Towards robust solvers

At Solvice, we build APIs around solvers that solve different challenging planning and optimisation problems. These APIs are being used by many different companies ranging from logistic providers, field service providers, warehouses, retail stores, to independent software vendors and software-as-a-service providers for planning systems. Our solver platform never “knows in advance” what the next request will be, so we are dealing with dynamic inputs of all sizes and forms. That is why our solvers need to be robust, next to being efficient and fast. How can a solver be robust? There are two levels that define this:

  1. Robustness on problem size: we should expect linear solve time differences on instances that vary linearly in size while holding quality.
  2. Robustness on problem variation: for the same problem size, the “flavor” of the problem could differ greatly because of different parameters


Both robustness criteria should hold for any optimization service, but are rarely achieved. 

One way to achieve this is by continuously examining every optimization request that enters the system and offline testing for optimal parameterization in order to be always aware of the best parameter combination. 

This approach typically falls under the 2nd category of “Low-level data-driven metaheuristic” as we are optimizing the hyperparameters and predicting the ideal hyperparameter set for any new solve request.

Algorithm selection


Algorithm selection is not new. As early as 1976, researchers have proposed a framework for the so-called algorithm selection problem (ASP), which predicts which algorithm from a portfolio is likely to perform best based on measurable features from a collection of problem instances. There are the four essential components of that model (Fig 1):

  • The problem space P represents the set of instances of a problem;
  • The feature space F contains measurable characteristics of the instances generated by a computational feature extraction process applied to P; 
  • The algorithm space A is the set (portfolio) of all considered algorithms for tackling the problem; 
  • The performance space Y represents the mapping of each algorithm result for a given problem instance to a vector of performance metrics (e.g. running time, solution quality, etc.).

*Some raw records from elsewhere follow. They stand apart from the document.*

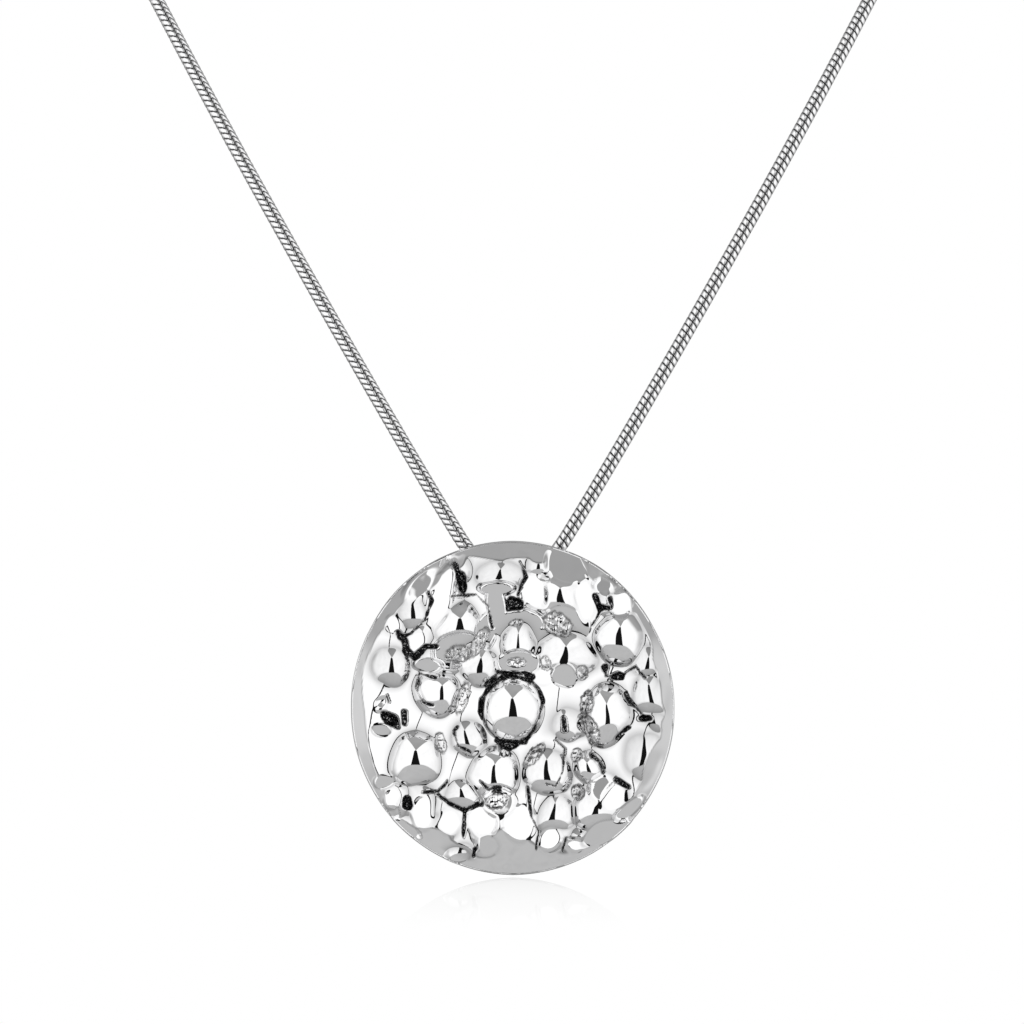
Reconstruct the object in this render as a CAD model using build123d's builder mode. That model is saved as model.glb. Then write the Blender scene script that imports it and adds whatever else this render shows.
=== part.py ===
from build123d import *

import math
import os
from collections import namedtuple

os.makedirs("parts", exist_ok=True)

# All sizes in millimetres. The frame's origin is at the nape, where the necklace hangs on a neck.
# +Z is up, the disc faces -Y, and +X is to the right of whoever looks at the disc.

# Disc: a slightly oval casting with a raised, melted-looking front and a dished back
disc_width = 35.4
disc_height = 36.5
edge_thickness = 1.0
rim_width = 2.5
rim_rise = 1.1
crown_rise = 1.0
back_hollow_radius = 16.1
back_hollow_depth = 2.0

# Chain and what it runs through
chain_diameter = 1.6
chain_length = 450.0
bail_inner_radius = 1.35
bail_wall = 0.75
bail_width = 1.8
bail_drop = 0.35
bail_foot_height = 2.2
bail_foot_depth = 1.3

# Clasp: one plain barrel, with a blind socket at each end for the chain
clasp_length = 11.0
clasp_diameter = 3.2
clasp_edge = 0.5
socket_depth = 2.0
socket_clearance = 0.15
end_clearance = 0.2

# Place of the disc's centre and back plane, seen from the nape
disc_drop = 129.4
disc_forward = 103.2
chain_above_centre = 14.15
chain_behind_back = 1.5

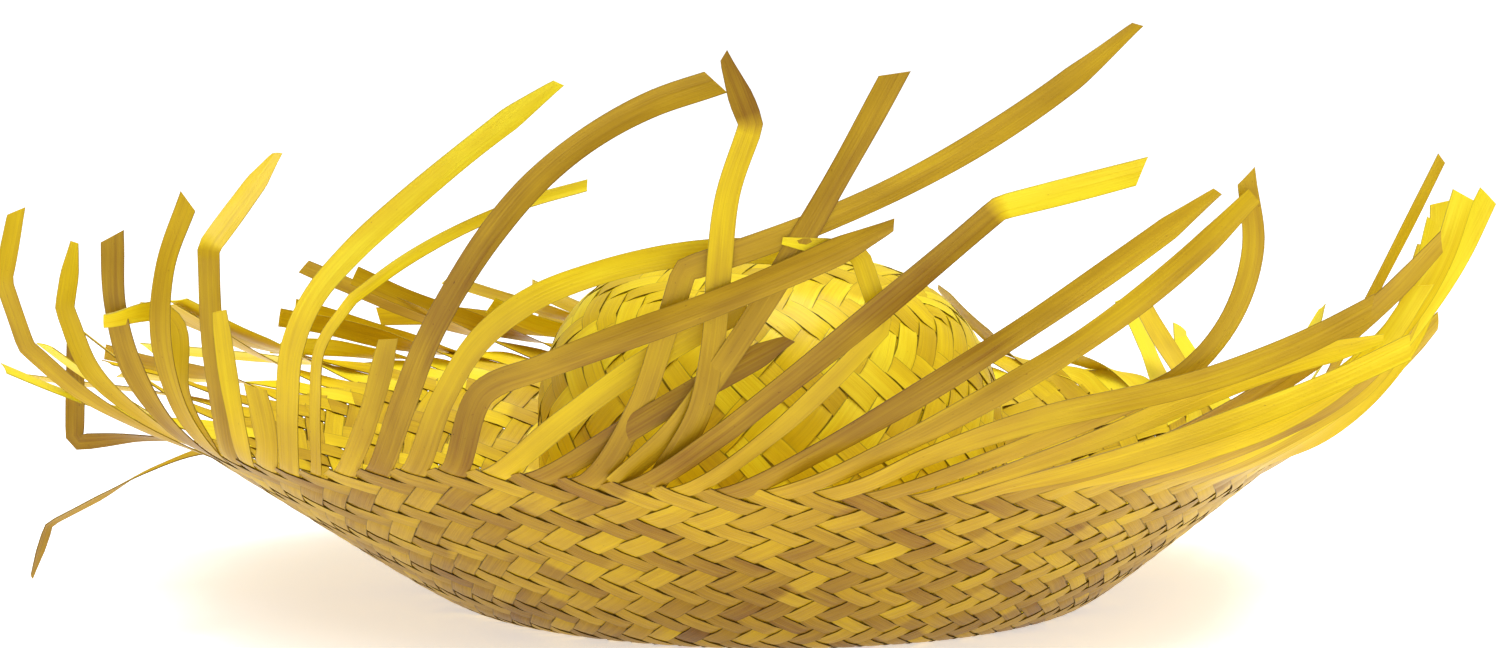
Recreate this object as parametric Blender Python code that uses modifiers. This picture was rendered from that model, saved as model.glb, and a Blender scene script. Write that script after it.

Algorithm Selection Problem
Figure 1. Algorithm Selection Problem 


However, that research provides no advice about the mapping from the problem instance space P to the feature space F. To our understanding, this is by far the most challenging task in this study. 

Generation solver data


Next to user and API generated solve requests, there is a library of problem instances whose goal is to cover all possible flavors of an optimization problem that our solver platform can handle. So generating instances for that problem space that should cover most of that space is the real challenge.


For instance, for a VRP (Vehicle Routing Problem) problem there are plenty of flavors such as capacitated, time windowed, pickup and deliveries, multi period and many others. So how can we automatically generate all possible flavors of a certain problem type? By introducing  a feature set that can define a specific flavor. 


For the sake of simplicity, we’ll introduce our problem instance generator only for the VRP problems type that is covered by our OnRoute API. How can we define instances by a feature set? Most research defines instance generation based upon structural characteristics of the problem. We suggest using constraint definitions as features for identification. Examples are:

  • Time Window constraint (ctTW): arrival time for any order should happen within the time window defined by a start time and an end time.
  • Shift constraint (ctS): shifts for drivers/vehicles are defined by their shift start and shift end definitions. These shifts form the supply as opposed to the demand given by the actual orders: their service durations and relative drive times.
  • Type requirement constraint (ctT): type or skill requirements are constraints that enforce some orders to be executed by vehicles that hold that skill.  
  • Capacity constraint (ctC): orders can incur a certain load. Vehicles hold a capacity that defines the maximum level of load in one route.

For every constraint, we can define the level of constraintness between 0% and 100%. For instance, the broader the time window for an order, the more flexibility the solver has to plan this order. The definition of a feature’s constraintness level is not to generate instances that are harder to solve, merely to generate different instances. 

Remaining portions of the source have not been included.